A comic novel by turns self-reflexively postmodern, and winkingly anti-postmodern. It's about paradoxes, like most stories involving time machines, and memory and guilt and self-recrimination.
And I see myself in the hapless character, see all of us in him but especially myself, as you may see especially yourself, doomed never to figure out his life until after it's too late for the understanding to make a difference. (This may be the Powerful Social Critique that some of the novel's readers appear so keen on, as if science fiction isn't enough on its own.)
Unless I accept the ending as somehow a redemptive rupture.
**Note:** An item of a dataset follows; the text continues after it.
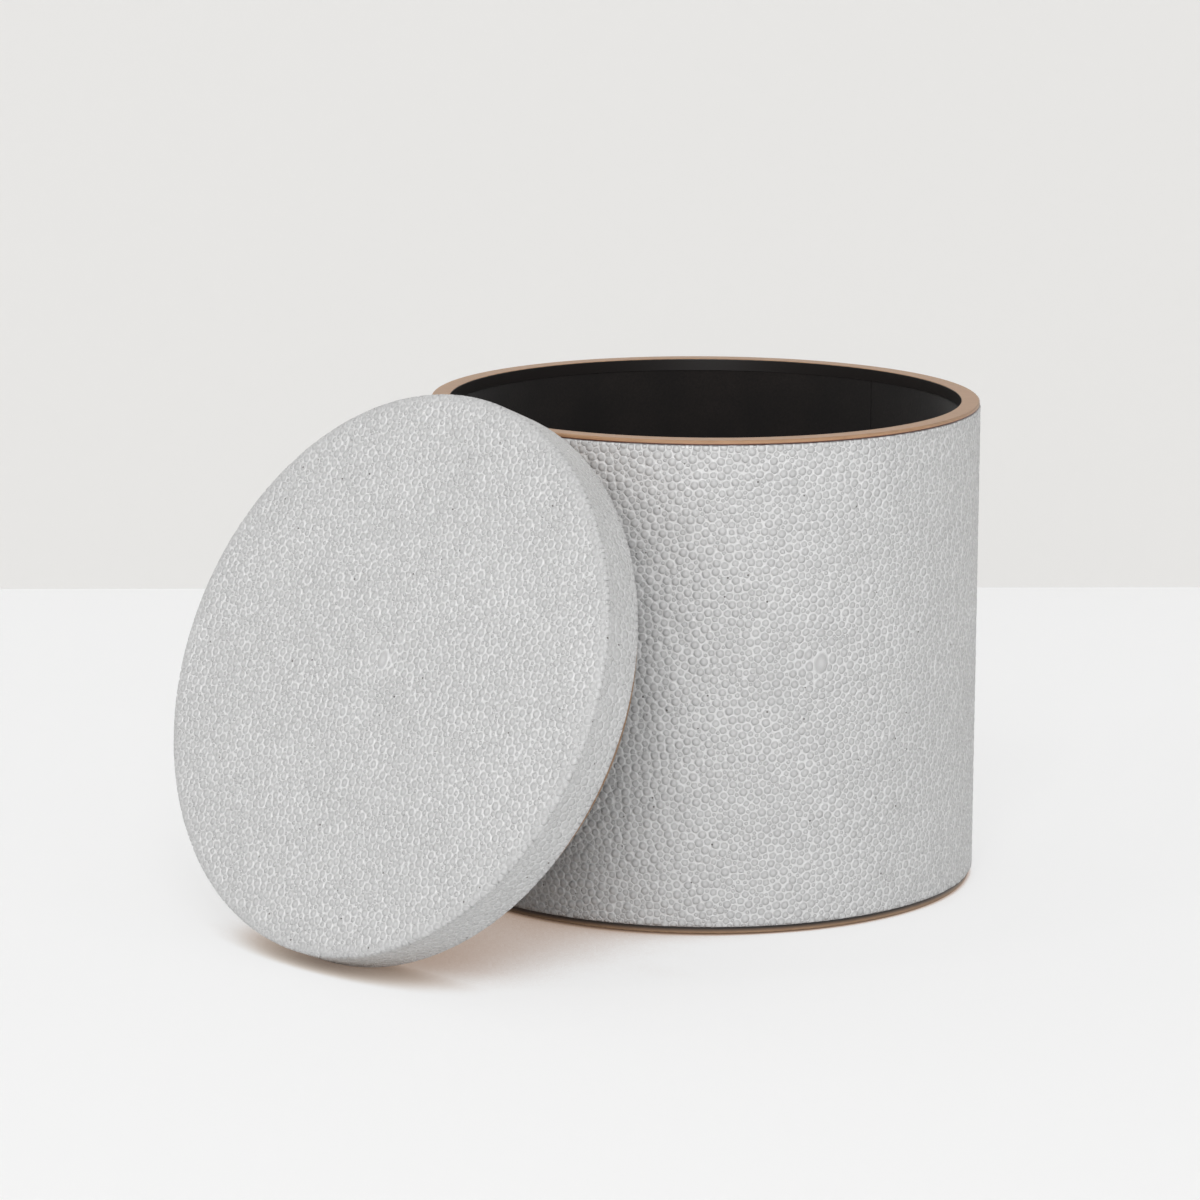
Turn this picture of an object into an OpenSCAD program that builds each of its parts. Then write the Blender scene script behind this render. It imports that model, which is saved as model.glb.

But I didn't, I don't, I won't. The mechanics and physics and sequentiality of the closing pages didn't make sense to me, not on a first reading nor on a second, and I'm too tired to believe in a reset button that this novel's success depends on my bringing with me into the reading.
And also, Ander Monson, writing in the Times?
"Yu’s sound and fury conceal (and construct) this novel’s dense, tragic, all-too-human heart.... The novel’s central, lonely story is wrapped in glittering layers of gorgeous and playful meta-science-fiction.... These pyrotechnics balance the tender moments, creating a complex, brainy, genre-hopping joyride of a story, far more than the sum of its component parts, and smart and tragic enough to engage all regions of the brain and body."Rewrite this review, right now. Don't leave it like this out in the open, online, where people can just find it.